Start

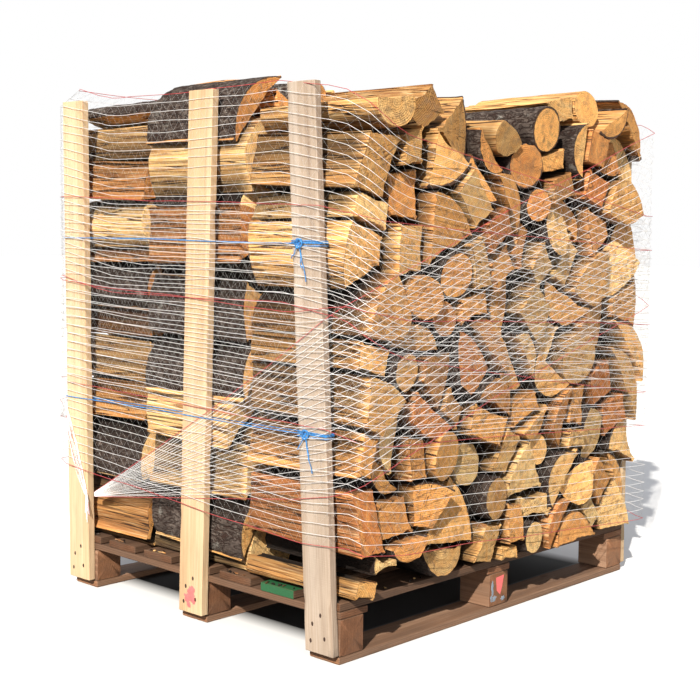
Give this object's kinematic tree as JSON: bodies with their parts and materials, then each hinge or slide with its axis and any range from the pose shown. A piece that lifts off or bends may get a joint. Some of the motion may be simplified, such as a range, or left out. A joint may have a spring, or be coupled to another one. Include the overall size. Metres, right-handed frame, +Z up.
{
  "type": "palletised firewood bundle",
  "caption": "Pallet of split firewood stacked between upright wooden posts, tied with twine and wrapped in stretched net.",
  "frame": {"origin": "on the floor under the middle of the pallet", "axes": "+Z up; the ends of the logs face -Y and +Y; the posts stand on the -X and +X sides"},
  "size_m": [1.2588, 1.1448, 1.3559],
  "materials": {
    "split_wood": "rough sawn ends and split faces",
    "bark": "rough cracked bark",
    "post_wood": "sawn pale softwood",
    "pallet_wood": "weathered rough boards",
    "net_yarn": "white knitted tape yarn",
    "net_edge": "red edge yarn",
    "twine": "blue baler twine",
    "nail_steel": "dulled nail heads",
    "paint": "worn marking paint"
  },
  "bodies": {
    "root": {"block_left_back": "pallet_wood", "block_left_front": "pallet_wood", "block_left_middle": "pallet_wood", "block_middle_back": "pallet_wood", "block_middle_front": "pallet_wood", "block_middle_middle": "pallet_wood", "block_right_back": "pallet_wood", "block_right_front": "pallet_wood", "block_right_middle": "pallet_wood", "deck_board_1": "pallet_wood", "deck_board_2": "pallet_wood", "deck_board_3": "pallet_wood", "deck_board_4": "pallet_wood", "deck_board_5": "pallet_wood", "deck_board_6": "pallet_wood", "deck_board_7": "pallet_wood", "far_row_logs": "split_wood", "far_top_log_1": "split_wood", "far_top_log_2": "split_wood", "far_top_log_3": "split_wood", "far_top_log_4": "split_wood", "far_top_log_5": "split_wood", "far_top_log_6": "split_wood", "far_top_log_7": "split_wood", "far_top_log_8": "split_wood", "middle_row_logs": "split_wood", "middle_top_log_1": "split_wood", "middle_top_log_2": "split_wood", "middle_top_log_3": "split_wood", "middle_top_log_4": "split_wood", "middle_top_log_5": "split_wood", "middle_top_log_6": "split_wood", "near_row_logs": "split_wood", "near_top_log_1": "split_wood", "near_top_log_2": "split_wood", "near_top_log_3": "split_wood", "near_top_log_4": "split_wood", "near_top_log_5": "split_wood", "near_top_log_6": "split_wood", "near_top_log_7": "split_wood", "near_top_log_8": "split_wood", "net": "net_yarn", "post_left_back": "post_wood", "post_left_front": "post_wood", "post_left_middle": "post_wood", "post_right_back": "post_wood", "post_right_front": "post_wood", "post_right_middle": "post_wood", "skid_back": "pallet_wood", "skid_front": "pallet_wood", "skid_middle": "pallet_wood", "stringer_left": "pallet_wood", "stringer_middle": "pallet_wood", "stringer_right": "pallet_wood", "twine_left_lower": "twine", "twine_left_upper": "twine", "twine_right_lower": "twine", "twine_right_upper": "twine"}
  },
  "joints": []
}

End

Exercise directions>
Give back all the data exactly as written.

Complete answer>
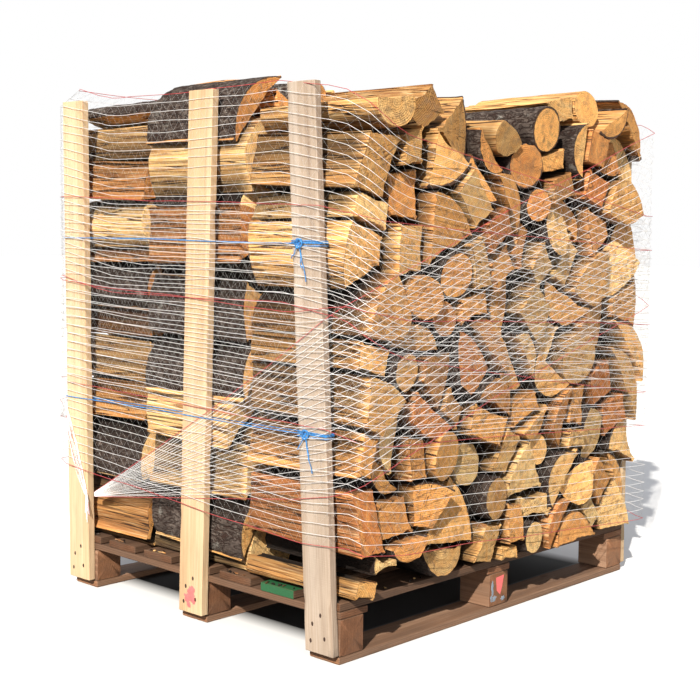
Give this object's kinematic tree as JSON: bodies with their parts and materials, then each hinge or slide with its axis and any range from the pose shown. A piece that lifts off or bends may get a joint. Some of the motion may be simplified, such as a range, or left out. A joint may have a spring, or be coupled to another one. Include the overall size. Metres, right-handed frame, +Z up.
{
  "type": "palletised firewood bundle",
  "caption": "Pallet of split firewood stacked between upright wooden posts, tied with twine and wrapped in stretched net.",
  "frame": {"origin": "on the floor under the middle of the pallet", "axes": "+Z up; the ends of the logs face -Y and +Y; the posts stand on the -X and +X sides"},
  "size_m": [1.2588, 1.1448, 1.3559],
  "materials": {
    "split_wood": "rough sawn ends and split faces",
    "bark": "rough cracked bark",
    "post_wood": "sawn pale softwood",
    "pallet_wood": "weathered rough boards",
    "net_yarn": "white knitted tape yarn",
    "net_edge": "red edge yarn",
    "twine": "blue baler twine",
    "nail_steel": "dulled nail heads",
    "paint": "worn marking paint"
  },
  "bodies": {
    "root": {"block_left_back": "pallet_wood", "block_left_front": "pallet_wood", "block_left_middle": "pallet_wood", "block_middle_back": "pallet_wood", "block_middle_front": "pallet_wood", "block_middle_middle": "pallet_wood", "block_right_back": "pallet_wood", "block_right_front": "pallet_wood", "block_right_middle": "pallet_wood", "deck_board_1": "pallet_wood", "deck_board_2": "pallet_wood", "deck_board_3": "pallet_wood", "deck_board_4": "pallet_wood", "deck_board_5": "pallet_wood", "deck_board_6": "pallet_wood", "deck_board_7": "pallet_wood", "far_row_logs": "split_wood", "far_top_log_1": "split_wood", "far_top_log_2": "split_wood", "far_top_log_3": "split_wood", "far_top_log_4": "split_wood", "far_top_log_5": "split_wood", "far_top_log_6": "split_wood", "far_top_log_7": "split_wood", "far_top_log_8": "split_wood", "middle_row_logs": "split_wood", "middle_top_log_1": "split_wood", "middle_top_log_2": "split_wood", "middle_top_log_3": "split_wood", "middle_top_log_4": "split_wood", "middle_top_log_5": "split_wood", "middle_top_log_6": "split_wood", "near_row_logs": "split_wood", "near_top_log_1": "split_wood", "near_top_log_2": "split_wood", "near_top_log_3": "split_wood", "near_top_log_4": "split_wood", "near_top_log_5": "split_wood", "near_top_log_6": "split_wood", "near_top_log_7": "split_wood", "near_top_log_8": "split_wood", "net": "net_yarn", "post_left_back": "post_wood", "post_left_front": "post_wood", "post_left_middle": "post_wood", "post_right_back": "post_wood", "post_right_front": "post_wood", "post_right_middle": "post_wood", "skid_back": "pallet_wood", "skid_front": "pallet_wood", "skid_middle": "pallet_wood", "stringer_left": "pallet_wood", "stringer_middle": "pallet_wood", "stringer_right": "pallet_wood", "twine_left_lower": "twine", "twine_left_upper": "twine", "twine_right_lower": "twine", "twine_right_upper": "twine"}
  },
  "joints": []
}